It is Mercury’s relationship with Mary Austin (Lucy Boynton, Sing Street, Apostle) which proves to the most important of the film. Freddie is an eccentric man, to put it lightly, and he perhaps wants more than he can have, but he finds as the story progresses that he is unable to make up for his wants, and Mary’s emotional needs are struggling to be met. It’s a complex relationship brought forth quite nicely in the film.

The Queen portion of the film is undoubtedly the most fun, even if it isn’t 100% accurate. Seeing some of the craziness that went into some of the best music ever put to record is a wonder, and it doesn’t hurt that the film has a kickass soundtrack.

The major problem of the film is its direction, which sometimes feels a little VH1 and without some of the style that you might associate with a band like Queen. There’s something dated about the film, and I’m not referring to the actual events of the film.

Bohemian Rhapsody succeeds as entertainment, and that’s its Number 1 goal. I was smiling from ear to ear for most of the film, and that stayed with me for days afterward. It’s a hell of a fun film with a heart, but it’s made for Queen fans.

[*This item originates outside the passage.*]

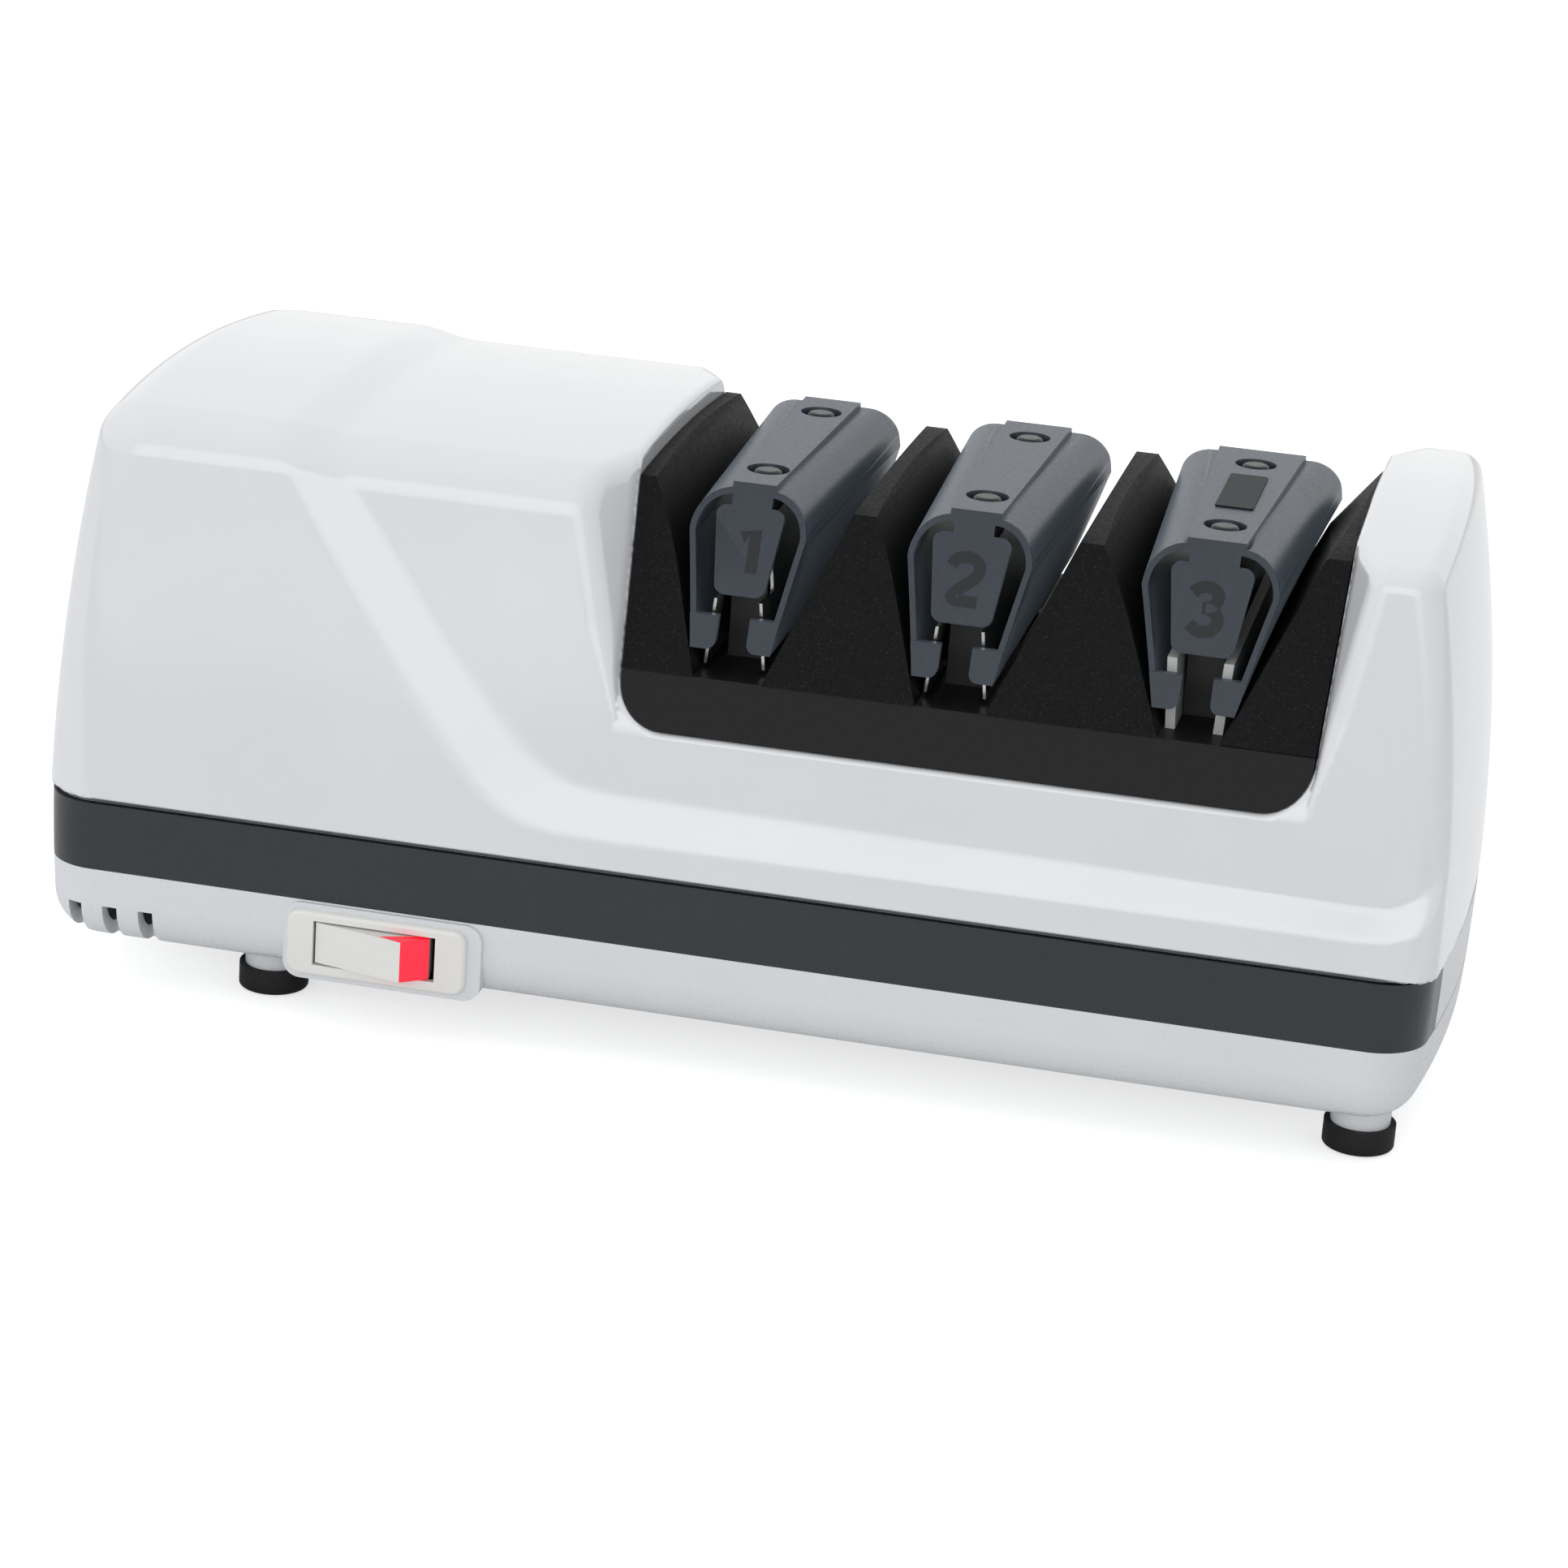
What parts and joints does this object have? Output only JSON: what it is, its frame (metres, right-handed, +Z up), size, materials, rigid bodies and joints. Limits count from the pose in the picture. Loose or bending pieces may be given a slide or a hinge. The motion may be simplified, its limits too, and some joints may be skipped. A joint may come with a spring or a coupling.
{
  "type": "electric knife sharpener",
  "caption": "Countertop electric knife sharpener with spring guides over motor-driven conical discs, rocker switch, stropping-disc dresser and filings cover.",
  "frame": {"origin": "middle of the footprint, on the plane the rubber feet stand on", "axes": "+X along the length to the right, +Y to the back, +Z up"},
  "size_m": [0.242, 0.1152, 0.1031],
  "materials": {
    "housing_white": "gloss",
    "base_white": "satin gloss",
    "band_grey": "satin",
    "switch_white": "satin",
    "flag_red": "satin",
    "switch_black": "matte",
    "terminal_brass": "bright",
    "insert_black": "fine spark-eroded texture",
    "guide_slate": "fine-grained satin",
    "bridge_black": "matte",
    "screw_dark": "black oxide",
    "label_dark": "satin film",
    "leaf_steel": "bright rolled",
    "guard_grey": "matte",
    "foot_rubber": "matte",
    "lamination_steel": "stacked and varnished",
    "bobbin_nylon": "natural",
    "winding_copper": "enamelled copper",
    "bracket_aluminium": "die cast",
    "zinc_steel": "zinc plated",
    "shaft_steel": "ground",
    "rotor_steel": "turned",
    "fan_nylon": "matte",
    "bearing_bronze": "sintered and oiled",
    "block_plastic": "matte",
    "disc_coarse": "coarse abrasive coating",
    "disc_fine": "fine abrasive coating",
    "disc_strop": "flexible abrasive compound",
    "spring_wire": "drawn wire",
    "lever_plastic": "satin",
    "dresser_grit": "bonded grit",
    "magnet_ferrite": "sintered",
    "inlet_rubber": "matte"
  },
  "bodies": {
    "housing": {"upper_housing": "housing_white", "lower_base": "base_white", "front_band": "band_grey", "switch_bezel": "switch_white", "switch_body": "switch_black", "switch_terminals": "terminal_brass", "insert_deck": "insert_black", "guide_wedge_left": "insert_black", "guide_wedge_centre_left": "insert_black", "guide_wedge_centre_right": "insert_black", "guide_wedge_right": "insert_black", "spring_guide_1": "guide_slate", "spring_guide_2": "guide_slate", "spring_guide_3": "guide_slate", "guide_bridge_1": "bridge_black", "guide_bridge_2": "bridge_black", "guide_bridge_3": "bridge_black", "guide_screws": "screw_dark", "guide_label": "label_dark", "guide_leaves": "leaf_steel", "strop_guards": "guard_grey", "rubber_feet": "foot_rubber", "stator_core": "lamination_steel", "coil_core": "lamination_steel", "coil_bobbin": "bobbin_nylon", "motor_winding": "winding_copper", "motor_bracket_left": "bracket_aluminium", "motor_bracket_right": "bracket_aluminium", "motor_bolts": "zinc_steel", "shaft_bearings": "bearing_bronze", "bearing_block": "block_plastic", "housing_screws": "zinc_steel", "cord_inlet": "inlet_rubber"},
    "shaft": {"drive_shaft": "shaft_steel", "rotor": "rotor_steel", "cooling_fan": "fan_nylon", "stop_collars": "shaft_steel", "coarse_spring_left": "spring_wire", "coarse_spring_right": "spring_wire", "fine_spring_left": "spring_wire", "fine_spring_right": "spring_wire", "strop_spring_left": "spring_wire", "strop_spring_right": "spring_wire"},
    "rocker": {"switch_rocker": "switch_white", "rocker_flag": "flag_red"},
    "lever": {"dressing_lever": "lever_plastic", "dressing_pads": "dresser_grit"},
    "cover": {"cleanout_cover": "base_white", "filings_magnet": "magnet_ferrite"},
    "coarse_disc_left": {"coarse_disc_left": "disc_coarse"},
    "coarse_disc_right": {"coarse_disc_right": "disc_coarse"},
    "fine_disc_left": {"fine_disc_left": "disc_fine"},
    "fine_disc_right": {"fine_disc_right": "disc_fine"},
    "strop_disc_left": {"strop_disc_left": "disc_strop"},
    "strop_disc_right": {"strop_disc_right": "disc_strop"}
  },
  "joints": [
    {"name": "shaft_spin", "type": "hinge", "parent": "housing", "child": "shaft", "pos_m": [0, 0, 0.046], "axis": [1, 0, 0], "continuous": true},
    {"name": "rocker_press", "type": "hinge", "parent": "housing", "child": "rocker", "pos_m": [-0.0573, -0.0504, 0.0156], "axis": [0, 0, 1], "range_deg": [0, 14]},
    {"name": "dressing_lever_slide", "type": "slide", "parent": "housing", "child": "lever", "axis": [1, 0, 0], "range_m": [-0.0008, 0.0008]},
    {"name": "cover_removal", "type": "slide", "parent": "housing", "child": "cover", "axis": [0, 0, -1], "range_m": [0, 0.006]},
    {"name": "coarse_disc_left_slide", "type": "slide", "parent": "shaft", "child": "coarse_disc_left", "axis": [1, 0, 0], "range_m": [0, 0.0008], "stiffness_N_per_m": 900, "springref_m": -0.0015, "deforming": ["coarse_spring_left"]},
    {"name": "coarse_disc_right_slide", "type": "slide", "parent": "shaft", "child": "coarse_disc_right", "axis": [-1, 0, 0], "range_m": [0, 0.0008], "stiffness_N_per_m": 900, "springref_m": -0.0015, "deforming": ["coarse_spring_right"]},
    {"name": "fine_disc_left_slide", "type": "slide", "parent": "shaft", "child": "fine_disc_left", "axis": [1, 0, 0], "range_m": [0, 0.0008], "stiffness_N_per_m": 900, "springref_m": -0.0015, "deforming": ["fine_spring_left"]},
    {"name": "fine_disc_right_slide", "type": "slide", "parent": "shaft", "child": "fine_disc_right", "axis": [-1, 0, 0], "range_m": [0, 0.0008], "stiffness_N_per_m": 900, "springref_m": -0.0015, "deforming": ["fine_spring_right"]},
    {"name": "strop_disc_left_slide", "type": "slide", "parent": "shaft", "child": "strop_disc_left", "axis": [1, 0, 0], "range_m": [0, 0.0008], "stiffness_N_per_m": 900, "springref_m": -0.0015, "deforming": ["strop_spring_left"]},
    {"name": "strop_disc_right_slide", "type": "slide", "parent": "shaft", "child": "strop_disc_right", "axis": [-1, 0, 0], "range_m": [0, 0.0008], "stiffness_N_per_m": 900, "springref_m": -0.0015, "deforming": ["strop_spring_right"]}
  ]
}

Those of you that aren’t (and I imagine there’s at least three of you out there) will find little to enjoy outside the incredible performances.

 

4/5

-Kyle A. Goethe

 

 

For my review of Bryan Singer’s X-Men, click here.

For my review of Bryan Singer’s X2: X-Men United, click here.

For my review of Bryan Singer’s X-Men: Days of Future Past, click here.

For my review of Bryan Singer’s X-Men: Apocalypse, click here.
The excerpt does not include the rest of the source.